Cette discordance entre les fonctions effectivement exercées et celles correspondant au grade pour lequel l’agent a été recruté crée un doute sérieux sur la légalité du refus de titularisation. Comment en effet apprécier valablement les aptitudes professionnelles d’un agent à exercer les missions d’adjoint technique s’il n’a jamais été mis en situation de les accomplir durant son stage ?

La portée de cette décision

Cette ordonnance rappelle aux collectivités territoriales une exigence fondamentale : la période de stage doit permettre d’évaluer réellement les capacités de l’agent à exercer les fonctions du cadre d’emplois pour lequel il a été recruté. Confier à un stagiaire des missions relevant d’un autre cadre d’emplois, fût-ce dans l’intérêt du service, ne saurait ensuite justifier un refus de titularisation fondé sur une prétendue insuffisance professionnelle.

Cette situation pose également la question de la responsabilité de l’employeur public dans l’organisation du stage. En l’espèce, la collectivité avait formellement reconnu la nature des fonctions exercées en créant une fiche de poste intitulée « Auxiliaire de puériculture en fonction d’adjointe ». Cette mention, pour le moins ambiguë, révélait une confusion assumée entre deux cadres d’emplois distincts.

Le juge des référés a donc suspendu l’exécution de l’arrêté de refus de titularisation, permettant ainsi à l’agente de retrouver provisoirement ses fonctions et sa rémunération dans l’attente du jugement au fond.
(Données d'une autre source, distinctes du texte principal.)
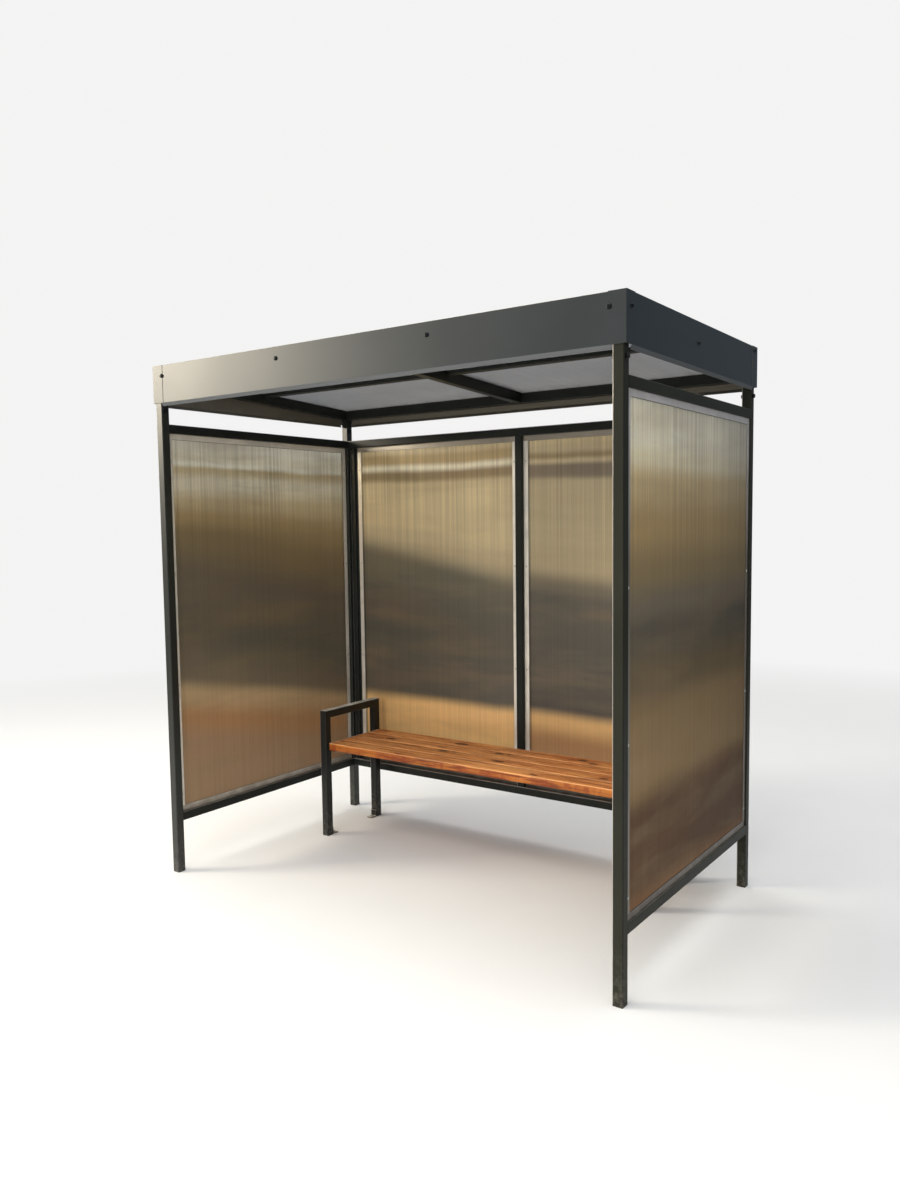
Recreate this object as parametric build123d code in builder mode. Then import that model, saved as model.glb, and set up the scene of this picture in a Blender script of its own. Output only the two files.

Il a en revanche rejeté ses conclusions tendant à obtenir une indemnité journalière pour le préjudice subi, rappelant que de telles condamnations excèdent l’office du juge des référés qui ne peut prononcer que des mesures provisoires.

Cette jurisprudence devrait inciter les employeurs publics à une plus grande rigueur dans l’organisation des stages des fonctionnaires stagiaires, en veillant à ce que les missions confiées correspondent effectivement au cadre d’emplois de recrutement, condition indispensable d’une évaluation loyale et légale des aptitudes professionnelles.